To do:
Search the material below for the string "object" and extract each line that has it.

[start of Input records]

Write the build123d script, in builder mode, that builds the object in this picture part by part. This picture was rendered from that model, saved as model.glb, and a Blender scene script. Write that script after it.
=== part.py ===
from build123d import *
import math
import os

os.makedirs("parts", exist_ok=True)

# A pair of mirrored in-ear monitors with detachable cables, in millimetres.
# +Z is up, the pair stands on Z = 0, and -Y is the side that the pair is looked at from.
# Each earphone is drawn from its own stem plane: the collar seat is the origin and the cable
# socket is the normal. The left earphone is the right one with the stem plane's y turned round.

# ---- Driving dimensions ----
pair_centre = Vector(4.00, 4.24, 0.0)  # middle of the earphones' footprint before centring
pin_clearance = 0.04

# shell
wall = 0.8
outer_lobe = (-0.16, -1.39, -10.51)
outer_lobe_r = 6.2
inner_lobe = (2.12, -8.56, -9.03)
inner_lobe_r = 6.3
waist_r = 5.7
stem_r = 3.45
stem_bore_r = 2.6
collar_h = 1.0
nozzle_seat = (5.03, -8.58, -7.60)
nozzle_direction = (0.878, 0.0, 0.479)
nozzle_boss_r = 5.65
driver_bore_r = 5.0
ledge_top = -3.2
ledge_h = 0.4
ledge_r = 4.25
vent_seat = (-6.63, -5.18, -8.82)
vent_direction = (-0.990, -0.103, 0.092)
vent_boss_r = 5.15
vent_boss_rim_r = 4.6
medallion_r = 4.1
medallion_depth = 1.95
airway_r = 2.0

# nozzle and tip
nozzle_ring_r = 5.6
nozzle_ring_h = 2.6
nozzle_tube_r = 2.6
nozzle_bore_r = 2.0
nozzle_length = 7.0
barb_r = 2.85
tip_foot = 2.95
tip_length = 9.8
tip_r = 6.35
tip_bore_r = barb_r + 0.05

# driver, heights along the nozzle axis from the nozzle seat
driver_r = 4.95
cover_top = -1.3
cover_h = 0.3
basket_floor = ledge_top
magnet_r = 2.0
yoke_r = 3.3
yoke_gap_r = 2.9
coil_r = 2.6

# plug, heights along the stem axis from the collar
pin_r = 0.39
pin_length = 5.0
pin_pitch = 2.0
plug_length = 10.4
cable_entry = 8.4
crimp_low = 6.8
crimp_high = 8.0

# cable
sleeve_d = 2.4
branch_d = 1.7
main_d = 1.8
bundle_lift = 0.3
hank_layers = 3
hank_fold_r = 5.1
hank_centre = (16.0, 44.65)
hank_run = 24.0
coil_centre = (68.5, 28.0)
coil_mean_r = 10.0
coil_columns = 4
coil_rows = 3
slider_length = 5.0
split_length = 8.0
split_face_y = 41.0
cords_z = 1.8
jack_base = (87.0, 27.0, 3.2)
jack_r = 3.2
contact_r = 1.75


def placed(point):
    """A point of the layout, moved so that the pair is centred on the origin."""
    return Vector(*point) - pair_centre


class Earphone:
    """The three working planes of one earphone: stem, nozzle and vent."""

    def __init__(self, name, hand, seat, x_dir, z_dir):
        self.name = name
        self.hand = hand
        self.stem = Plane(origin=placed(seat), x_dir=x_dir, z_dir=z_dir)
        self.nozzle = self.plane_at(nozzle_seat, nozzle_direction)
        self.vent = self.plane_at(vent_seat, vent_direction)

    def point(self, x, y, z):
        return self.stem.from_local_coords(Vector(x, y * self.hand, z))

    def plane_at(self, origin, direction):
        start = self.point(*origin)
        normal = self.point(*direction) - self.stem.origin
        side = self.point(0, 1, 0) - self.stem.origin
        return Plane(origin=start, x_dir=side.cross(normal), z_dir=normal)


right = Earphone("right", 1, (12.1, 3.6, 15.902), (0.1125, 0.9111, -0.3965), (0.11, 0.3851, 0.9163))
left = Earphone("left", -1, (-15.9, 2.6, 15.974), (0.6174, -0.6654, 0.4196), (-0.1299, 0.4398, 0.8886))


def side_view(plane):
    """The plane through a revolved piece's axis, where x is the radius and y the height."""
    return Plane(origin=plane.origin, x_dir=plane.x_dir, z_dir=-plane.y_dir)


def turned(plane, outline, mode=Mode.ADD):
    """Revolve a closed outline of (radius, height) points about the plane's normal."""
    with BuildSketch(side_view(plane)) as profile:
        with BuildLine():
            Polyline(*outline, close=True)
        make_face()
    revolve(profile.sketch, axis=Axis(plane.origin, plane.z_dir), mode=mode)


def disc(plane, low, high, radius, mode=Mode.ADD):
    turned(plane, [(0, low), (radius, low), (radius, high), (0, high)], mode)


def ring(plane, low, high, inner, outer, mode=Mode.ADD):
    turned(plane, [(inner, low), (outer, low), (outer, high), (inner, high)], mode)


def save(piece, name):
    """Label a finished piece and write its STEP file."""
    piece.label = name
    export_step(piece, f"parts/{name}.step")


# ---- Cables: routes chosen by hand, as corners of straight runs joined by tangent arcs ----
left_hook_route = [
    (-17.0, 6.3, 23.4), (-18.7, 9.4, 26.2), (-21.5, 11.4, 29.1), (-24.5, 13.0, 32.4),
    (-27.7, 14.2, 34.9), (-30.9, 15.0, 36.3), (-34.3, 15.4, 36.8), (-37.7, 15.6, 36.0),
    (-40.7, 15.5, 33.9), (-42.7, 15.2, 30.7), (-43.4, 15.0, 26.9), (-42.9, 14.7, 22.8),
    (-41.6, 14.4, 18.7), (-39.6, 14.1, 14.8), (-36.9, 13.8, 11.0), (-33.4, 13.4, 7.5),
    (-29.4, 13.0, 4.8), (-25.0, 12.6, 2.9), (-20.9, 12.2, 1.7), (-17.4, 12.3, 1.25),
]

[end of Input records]
[start of Input records]

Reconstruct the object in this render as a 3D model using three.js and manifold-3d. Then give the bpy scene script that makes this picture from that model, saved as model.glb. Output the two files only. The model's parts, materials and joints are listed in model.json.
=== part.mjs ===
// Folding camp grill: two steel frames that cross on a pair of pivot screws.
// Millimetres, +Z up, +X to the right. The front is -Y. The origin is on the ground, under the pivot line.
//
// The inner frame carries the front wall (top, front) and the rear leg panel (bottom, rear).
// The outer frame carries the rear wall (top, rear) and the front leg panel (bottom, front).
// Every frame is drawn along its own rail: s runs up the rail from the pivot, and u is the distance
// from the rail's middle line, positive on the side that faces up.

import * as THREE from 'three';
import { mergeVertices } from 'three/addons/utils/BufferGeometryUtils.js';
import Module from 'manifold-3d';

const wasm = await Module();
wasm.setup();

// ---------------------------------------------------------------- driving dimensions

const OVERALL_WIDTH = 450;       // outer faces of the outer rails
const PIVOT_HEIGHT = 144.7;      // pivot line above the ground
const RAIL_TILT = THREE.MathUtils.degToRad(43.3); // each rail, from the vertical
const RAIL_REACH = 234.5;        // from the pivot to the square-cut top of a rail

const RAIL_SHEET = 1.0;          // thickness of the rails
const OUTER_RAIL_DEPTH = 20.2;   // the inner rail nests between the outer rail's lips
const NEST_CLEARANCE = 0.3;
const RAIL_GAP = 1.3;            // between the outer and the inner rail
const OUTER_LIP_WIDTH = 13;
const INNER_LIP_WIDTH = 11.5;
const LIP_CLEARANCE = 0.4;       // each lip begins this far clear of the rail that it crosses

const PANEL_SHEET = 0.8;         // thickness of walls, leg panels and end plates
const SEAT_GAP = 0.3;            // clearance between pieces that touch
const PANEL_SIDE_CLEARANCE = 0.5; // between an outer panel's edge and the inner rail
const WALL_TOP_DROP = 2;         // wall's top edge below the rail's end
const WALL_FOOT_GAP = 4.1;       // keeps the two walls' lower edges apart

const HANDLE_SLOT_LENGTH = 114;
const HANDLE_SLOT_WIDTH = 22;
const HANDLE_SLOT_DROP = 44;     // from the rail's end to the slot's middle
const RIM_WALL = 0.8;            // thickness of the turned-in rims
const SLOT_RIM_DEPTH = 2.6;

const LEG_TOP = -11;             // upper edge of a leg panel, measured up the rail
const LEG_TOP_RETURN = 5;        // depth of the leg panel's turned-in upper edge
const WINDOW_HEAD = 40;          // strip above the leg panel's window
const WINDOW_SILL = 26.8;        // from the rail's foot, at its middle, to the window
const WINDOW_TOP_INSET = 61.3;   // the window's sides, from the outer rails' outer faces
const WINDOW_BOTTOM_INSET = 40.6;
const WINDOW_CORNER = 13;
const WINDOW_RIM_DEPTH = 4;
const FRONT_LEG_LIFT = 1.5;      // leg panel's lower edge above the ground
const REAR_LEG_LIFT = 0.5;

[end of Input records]

Reply:
Write the build123d script, in builder mode, that builds the object in this picture part by part. This picture was rendered from that model, saved as model.glb, and a Blender scene script. Write that script after it.
Reconstruct the object in this render as a 3D model using three.js and manifold-3d. Then give the bpy scene script that makes this picture from that model, saved as model.glb. Output the two files only. The model's parts, materials and joints are listed in model.json.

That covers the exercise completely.